Integrations with ONDC and OCEN are underway and we should be live on them within a quarter.
What strategic advantages has the dual model of NBFC-AA and TSP brought to Saafe’s clients?
Financial Institutions, like any corporate, are better placed to deal with fewer 3rd parties who can provide all solutions and services that they require. By design, SAAFE started its journey with the objective of building a reliable AA partner for Fis as Phase-I and TSP as Phase-II. After reaching critical mass in the AA venture, we commenced and completed the TSP build in a short span of 6 months. Our TSP product design is the most complete offering, drawing on our experience and noting the gaps that earlier TSPs had, in their solutions of FIs.

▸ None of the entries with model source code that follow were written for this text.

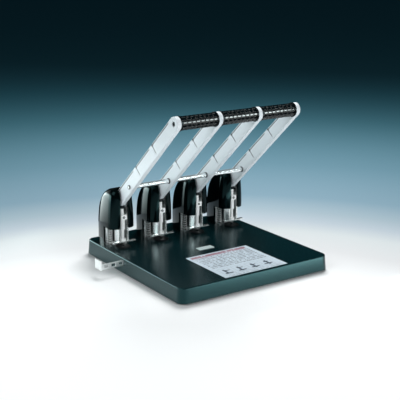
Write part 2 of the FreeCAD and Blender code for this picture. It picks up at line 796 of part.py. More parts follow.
def paper_guide():
    """Strip with a row of windows, bent back at its outer end into a taller stop plate."""
    top = tray_top - guide_top_under_tray
    bottom = top - guide_height
    plate_top = tray_top + guide_plate_rise
    plate_bottom = bottom - guide_plate_drop
    plate_x = tray_left - guide_reach
    strip_end_x = plate_x + guide_length
    rear_y = guide_y + guide_thickness
    plate_rear_y = guide_y + guide_plate_depth
    outer_bend = guide_bend_radius + guide_thickness
    bend = (plate_x + outer_bend, guide_y + outer_bend)
    inside_x = plate_x + guide_thickness
    angle = outline(on_plan, [(strip_end_x, guide_y), (bend[0], guide_y),
                              (turn(bend, outer_bend, -135), (plate_x, bend[1])), (plate_x, plate_rear_y),
                              (inside_x, plate_rear_y), (inside_x, bend[1]),
                              (turn(bend, guide_bend_radius, -135), (bend[0], rear_y)),
                              (strip_end_x, rear_y)])
    angle = angle.extrude(vec(0, 0, plate_top - plate_bottom))
    angle.translate(vec(0, 0, plate_bottom))
    cuts = []
    for low, high in ((plate_bottom - past, bottom), (top, plate_top + past)):
        cuts.append(block(bend[0], strip_end_x + past, guide_y - past, rear_y + past, low, high))
    middle = (top + bottom) / 2
    for k in range(guide_window_count):
        x0 = plate_x + guide_window_pitch * (k + 0.5)
        cuts.append(block(x0, x0 + guide_window_width, guide_y - past, rear_y + past,
                          middle - guide_window_height / 2, middle + guide_window_height / 2))
    return angle.cut(Part.makeCompound(cuts))


def guide_rail():
    top = tray_top - guide_top_under_tray + rail_gap
    bottom = top - guide_height - 2 * rail_gap
    x0 = tray_left + tray_wall
    front = guide_y - rail_gap
    rear = guide_y + guide_thickness + rail_gap
    rail = block(x0, x0 + rail_length, front - rail_wall, rear + rail_wall, bottom - rail_wall, tray_under)
    return rail.cut(block(x0 - past, x0 + rail_length + past, front, rear, bottom, top))


os.makedirs("parts", exist_ok=True)
save("base_tray", base_tray())
save("chip_cover", chip_cover())
save("rubber_feet", rubber_feet())
save("instruction_label", label())
save("badge_plate", badge())
save("guide_rail", guide_rail())
save("paper_guide", paper_guide())
for n, x in enumerate(head_x, 1):
    save("frame_%d" % n, frame(x), pin_row_y)
    save("hood_%d" % n, hood(x), pin_row_y)
    save("die_%d" % n, die(x), pin_row_y)
    save("punch_pin_%d" % n, punch_pin(x), pin_row_y)
    save("crosshead_%d" % n, crosshead(x), pin_row_y)
    save("clamp_screw_%d" % n, clamp_screw(x), pin_row_y)
    save("press_cap_%d" % n, press_cap(x), pin_row_y)
    save("return_springs_%d" % n, [coil(x - spring_x), coil(x + spring_x)], pin_row_y)
    save("lever_%d" % n, lever(x), pin_row_y)
save("guide_bushes", [guide_bush(x) for x in head_x], pin_row_y)
save("spring_posts", [spring_post(x + side * spring_x) for x in head_x for side in (-1, 1)], pin_row_y)
save("hinge_pins", [hinge_pin(x) for x in head_x], pin_row_y)
save("hinge_spacers", [ring for x in head_x for ring in hinge_spacers(x)], pin_row_y)
save("frame_bolts", frame_bolts(), pin_row_y)
save("hood_screws", hood_screws(), pin_row_y)
save("handle_shaft", handle_shaft(), pin_row_y)
save("handle_screws", handle_screws(), pin_row_y)
save("grip_collars", grip_collars(), pin_row_y)
save("tie_bolt", tie_bolt(), pin_row_y)
save("tie_washers", tie_washers(), pin_row_y)
for n, gap in enumerate(gaps_between_levers(), 1):
    save("grip_%d" % n, grip(gap), pin_row_y)
    save("tie_rod_%d" % n, tie_rod(gap), pin_row_y)
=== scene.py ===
import json
import math

import bmesh
import bpy
import numpy as np
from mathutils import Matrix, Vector


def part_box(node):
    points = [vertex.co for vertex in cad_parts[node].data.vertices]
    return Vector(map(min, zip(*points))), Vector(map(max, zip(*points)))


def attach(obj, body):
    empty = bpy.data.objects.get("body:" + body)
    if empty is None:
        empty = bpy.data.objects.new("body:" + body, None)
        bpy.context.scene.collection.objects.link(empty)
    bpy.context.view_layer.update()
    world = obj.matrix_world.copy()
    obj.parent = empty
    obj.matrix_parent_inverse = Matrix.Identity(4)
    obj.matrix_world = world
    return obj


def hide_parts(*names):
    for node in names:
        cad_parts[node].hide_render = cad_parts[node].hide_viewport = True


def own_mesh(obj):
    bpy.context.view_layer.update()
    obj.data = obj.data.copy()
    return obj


# Four-head lever paper punch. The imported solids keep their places. Hoods, levers, grips and
# springs get worked surfaces, and every other node gets its finish. Sizes are in millimetres
# and become metres when a mesh is made. X runs along the heads, Y to the back and Z up.

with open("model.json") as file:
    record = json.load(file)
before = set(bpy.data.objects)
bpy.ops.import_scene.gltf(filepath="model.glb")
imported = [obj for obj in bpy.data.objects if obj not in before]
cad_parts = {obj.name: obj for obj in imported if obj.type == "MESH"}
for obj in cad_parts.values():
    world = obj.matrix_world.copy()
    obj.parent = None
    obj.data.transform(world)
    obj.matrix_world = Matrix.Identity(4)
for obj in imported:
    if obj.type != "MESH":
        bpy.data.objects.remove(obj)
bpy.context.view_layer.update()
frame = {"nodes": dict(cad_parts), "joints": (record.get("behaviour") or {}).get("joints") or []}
nodes = frame["nodes"]
METRE = 0.001

HEADS = range(1, 5)
GAPS = range(1, 4)

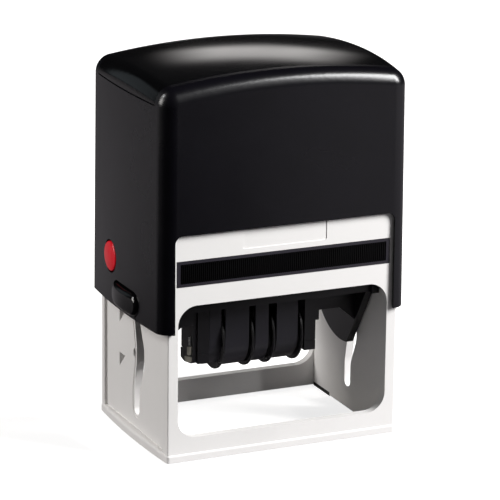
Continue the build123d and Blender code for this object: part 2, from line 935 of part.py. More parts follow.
def make_date_wheel(n):
    """A toothed thumb wheel with the hub that drives its band."""
    start = wheel_starts[n]
    y = pivot_y
    z = pivot_z - wheel_drop
    rim = []
    for tooth in range(2 * tooth_count):
        radius = wheel_radius - tooth_depth * (tooth % 2)
        angle = math.pi * tooth / tooth_count
        rim.append((y + radius * math.cos(angle), z + radius * math.sin(angle)))
    disc = side_prism(polygon(rim), start, start + wheel_thickness)
    hub = x_rod(band_radii[n] - band_thickness - hub_gap, band_spans[n][0], start, y, z)
    bore = x_rod(axle_radius + running_fit, band_spans[n][0] - 1, start + wheel_thickness + 1, y, z)
    return disc + hub - bore


def strip_outer_x():
    """The outer face of the strip on the left bracket."""
    return left_bracket_x - bracket_thickness - bracket_strip


def make_wheel_axle():
    """The steel axle of the date wheels, held by both brackets."""
    z = pivot_z - wheel_drop
    start = left_bracket_x - bracket_thickness
    return x_rod(axle_radius, start, right_bracket_x + bracket_thickness, pivot_y, z)


def bracket_body(x0, x1):
    """One bracket: a foot round the axle that widens up to the holder, with a split line."""
    foot = -wheel_drop - bracket_below_axle
    knee = -wheel_drop + bracket_knee_above_axle
    outline = [
        (-band_radius, holder_bottom_h),
        (-band_radius, foot),
        (bracket_foot_back, foot),
        (bracket_foot_back, knee),
        (band_radius, knee + band_radius - bracket_foot_back),
        (band_radius, holder_bottom_h),
    ]
    body = unit_prism(outline, x0, x1)
    split_z = pivot_z - wheel_drop - bracket_below_axle + bracket_split_above_foot
    front_y = pivot_y - band_radius
    body -= block(x0 - 1, x1 + 1, front_y - 1, front_y + bracket_split, split_z, split_z + bracket_split)
    return body


def axle_bore(x0, x1):
    """The hole that holds the wheel axle."""
    return x_rod(axle_radius, x0, x1, pivot_y, pivot_z - wheel_drop)


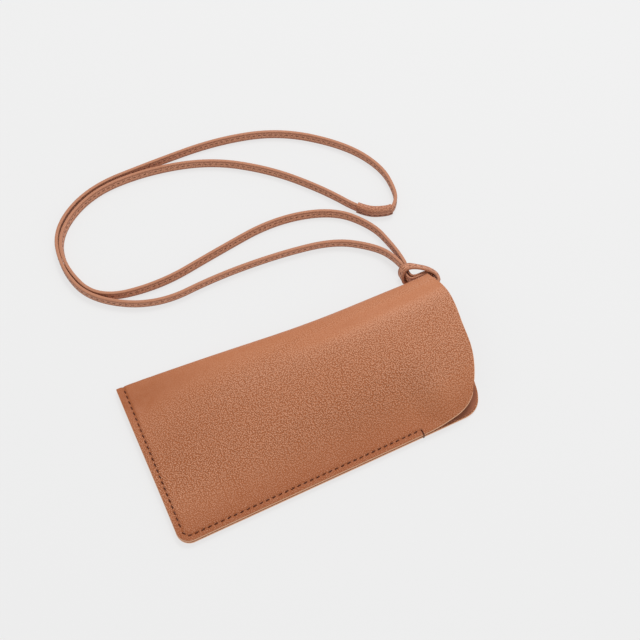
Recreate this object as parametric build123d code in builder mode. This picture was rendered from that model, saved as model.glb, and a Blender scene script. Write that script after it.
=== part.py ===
"""Soft leather pouch for glasses, with a neck strap hitched to the fold beside its mouth.

The pouch lies on its back panel. +X runs along it from the closed short edge to the mouth, +Y runs
across it from the sewn long edge to the folded long edge, and +Z is up. All sizes are millimetres.
"""

from build123d import *
import math
import os

# Driving dimensions
LENGTH = 170.0
CLOSED_WIDTH = 87.0
LEATHER = 1.2
LINING = 0.5
GLUE = 0.03
SEAM_MARGIN = 6.0
CORNER_RADIUS = 6.5

# How far the filled pouch draws in and rises from its closed end to its mouth
SEAM_SLOPE = 0.0335
FOLD_DRAW_IN = 5.8
FILL_REACH = 0.75
FOLD_RADIUS_CLOSED = 1.9
FOLD_RADIUS_MOUTH = 5.0
CROWN_CLOSED = 3.65
CROWN_MOUTH = 18.0

# Mouth edges, as straight lines with a rounded lower corner
MOUTH_SLANT_BACK = 0.185
MOUTH_SLANT_FRONT = 0.1745
FRONT_MOUTH_SETBACK = 0.6
BACK_CORNER_RADIUS = 10.0
FRONT_CORNER_RADIUS = 12.0
FREE_EDGE_SLANT = 0.24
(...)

A TSP-AA combined offering doesn’t necessarily guarantee success. Understanding the medium / long term plans of FIs and building features to address them proactively is key. Additionally, our experience in financial services hold us in good stead for conceptualising innovative & efficient ideas.
SAAFE AA has earned strong credibility and reputation with its FI clients over the last 2 years and well-placed to leverage this goodwill for its cutting-edge TSP solutions. TSP-AA combination is invaluable for deeper, wider and broader engagement across verticals in FIs.
What opportunities do you see in embedding AA solutions into consumer-facing apps like neobanks or wealth platforms?
Being a B2B2C model, AAs have to work closely with all financial sector players, by deeply integrating with them on their web/mobile apps. Barring a small fraction, the entire business volume that have been thru the AA pipes were driven by Institutions’ journeys. AAs can only engage with Regulated entities and hence, neobanks are out of the purview. We believe that there are lot more use cases outside of financial services, that can use AA efficiently. Income tax return filings, Visa applications etc also need access to bank statements and other financial information that is currently provided by the citizen in hard copies or scanned and emailed. These processes can be made robust with AA pipes. We are exploring all the moving parts before we can approach the Regulators for their views.